Пушкин любил и часы архивных занятий. Здесь Воронцов ни в чем его не стеснял.
Осень. Все раньше темнело, но короткие дни полны были солнца и света – благословение юга. Библиотека огромна, в ней тихо, глянцевитый вощеный паркет; если ступит чья-либо нога – издали слышно. Но гостем, и то очень редким, был здесь один Гунчисон, доктор-старик, вывезенный Воронцовым из Лондона. Он был глуховат, но еще того более притворялся глухим. Он не любил разговаривать, и исключение делал только для Пушкина.
Так и сейчас. Гунчисон только что вышел. Он писал большое исследование об атеизме, и его рассуждения Пушкину были весьма любопытны, но, оставшись один, тотчас Александр склонился над старою, уже пожелтевшею рукописью, которая еще более его занимала и из которой делал он выписки.

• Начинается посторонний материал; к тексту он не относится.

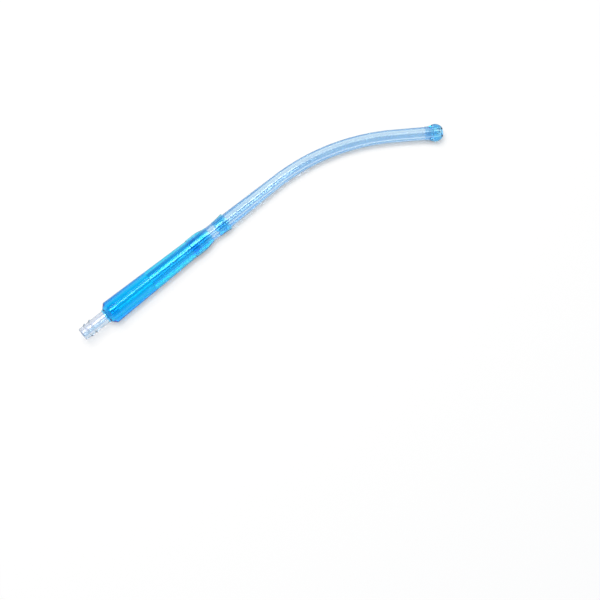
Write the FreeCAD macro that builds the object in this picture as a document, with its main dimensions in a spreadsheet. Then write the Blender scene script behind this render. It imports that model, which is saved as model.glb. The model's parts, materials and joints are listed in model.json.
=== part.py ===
import FreeCAD, Part
import Sketcher
import math
import os
from types import SimpleNamespace

# Yankauer suction tip, lying on its side on a table: a clear hose connector, a two-piece blue
# handle with a separate flared front collar, a bent thick-walled tube and a ball tip.
# Every piece is turned about its own axis, X, with stations counted from the free end of the
# hose connector. The tube bends towards -Y. Lengths are in millimetres and angles in degrees.

driving_sizes = [
    # Hose connector
    ("connector_diameter", 8.0),
    ("connector_lumen", 5.0),
    ("connector_reach", 17.7),
    ("plug_depth", 8.9),
    ("rib_diameter", 9.3),
    ("rib_start", 3.6),
    ("rib_ramp", 0.9),
    ("rib_crest", 0.7),
    ("rib_spacing", 3.8),
    ("connector_mouth_chamfer", 0.6),
    # Rear moulding of the handle
    ("neck_diameter", 8.9),
    ("neck_length", 1.0),
    ("shoulder_length", 2.75),
    ("barrel_rear_diameter", 14.95),
    ("barrel_front_diameter", 11.85),
    ("barrel_length", 66.6),
    ("spigot_wall", 0.7),
    ("spigot_length", 5.0),
    ("shoulder_round", 1.0),
    # Front moulding of the handle
    ("nose_length", 14.4),
    ("crown_length", 6.6),
    ("crown_diameter", 12.5),
    ("nose_front_diameter", 10.3),
    ("spigot_gap", 2.0),
    ("crown_round", 0.35),
    # Flared collar in front of the bare waist
    ("waist_length", 5.5),
    ("collar_length", 7.9),
    ("collar_rear_diameter", 10.25),
    ("collar_lip_diameter", 11.6),
    ("collar_recess_diameter", 10.7),
    ("collar_recess_depth", 1.4),
    ("lip_round", 0.25),
    # Bent suction tube
    ("tube_tail", 31.6),
    ("tube_handle_diameter", 9.7),
    ("tube_diameter", 8.2),
    ("tube_lumen", 4.2),
    ("front_straight", 39.8),
    ("bend_radius", 131.8),
    ("bend_angle", 35.0),
    ("tip_straight", 25.1),
    # Ball tip
    ("ball_diameter", 11.0),
    ("ball_station", 6.0),
    ("ball_front", 4.75),
    ("sleeve_diameter", 8.9),
    ("flare_round", 3.0),
    ("tip_socket_depth", 5.0),
    ("end_hole", 4.0),
    ("eye_diameter", 2.4),
    ("eye_advance", 1.9),
    ("front_round", 0.4),
    # Clearances of the bonded fits: radial, and lengthwise behind the tube's tail
    ("plug_clearance", 0.03),
    ("spigot_clearance", 0.04),
    ("tube_clearance", 0.05),
    ("tail_clearance", 0.2),
]


class Measure:
    # A size or a sum of sizes, as its number and as the sheet formula that gives it.
    def __init__(self, number, formula):
        self.number = number
        self.formula = formula

    def __add__(self, other):
        return Measure(self.number + other.number, f"({self.formula} + {other.formula})")

    def __sub__(self, other):
        return Measure(self.number - other.number, f"({self.formula} - {other.formula})")

    def half(self):
        return Measure(self.number / 2, f"({self.formula} / 2)")


doc = FreeCAD.newDocument("YankauerSuctionTip")


def fill_sheet():
    sheet = doc.addObject("Spreadsheet::Sheet", "Sizes")
    for row, (alias, value) in enumerate(driving_sizes, start=1):
        sheet.set(f"A{row}", alias)
        sheet.set(f"B{row}", str(value))
        sheet.setAlias(f"B{row}", alias)
    doc.recompute()
    measures = {}
    for alias, _ in driving_sizes:
        measures[alias] = Measure(float(sheet.get(alias)), f"Sizes.{alias}")
    return SimpleNamespace(**measures)


size = fill_sheet()

# Stations along the handle's axis
plug_end = size.connector_reach + size.plug_depth
shoulder_start = size.connector_reach + size.neck_length
shoulder_end = shoulder_start + size.shoulder_length
nose_start = size.connector_reach + size.barrel_length
crown_end = nose_start + size.crown_length
nose_end = nose_start + size.nose_length
collar_start = nose_end + size.waist_length
collar_end = collar_start + size.collar_length
bend_start = collar_end + size.front_straight
tail_start = nose_start - size.tube_tail

# Radii that more than one piece uses
plug_radius = size.connector_diameter.half()
tube_handle_radius = size.tube_handle_diameter.half()
tube_seat_radius = tube_handle_radius + size.tube_clearance
spigot_radius = tube_seat_radius + size.spigot_wall
tube_radius = size.tube_diameter.half()
lumen_radius = size.tube_lumen.half()


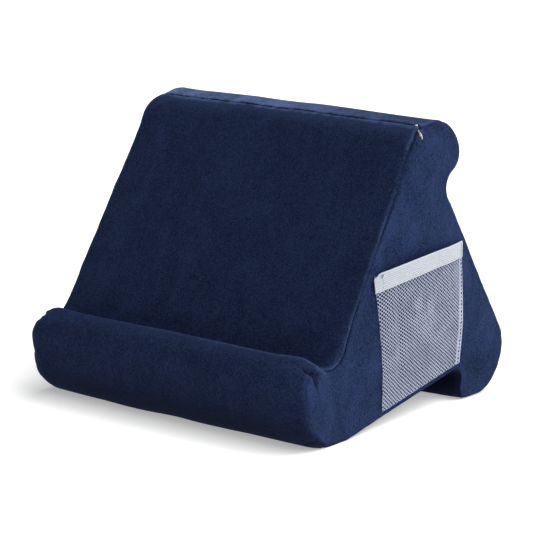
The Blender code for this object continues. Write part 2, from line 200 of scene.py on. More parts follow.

«Сие последнее чувство, чувство речи, я старалась подавлять в себе несравненно более других. Моя природная гордость, естественный закал души моей делали для меня невыносимою мысль быть несчастною. Я говорила самой себе: счастие и несчастие в сердце и в душе каждого человека; если ты чувствуешь несчастие, стань выше его и действуй так, чтобы твое счастие не зависело ни от какого события».
Пушкин задумался. Тут было что-то, что открывало автора записок с несколько неожиданной стороны. Это была мудрость женщины, которая ставила счастье превыше всего. Как далеко это хотя б от того ж Гунчисона, для которого превыше всего истина, мысль.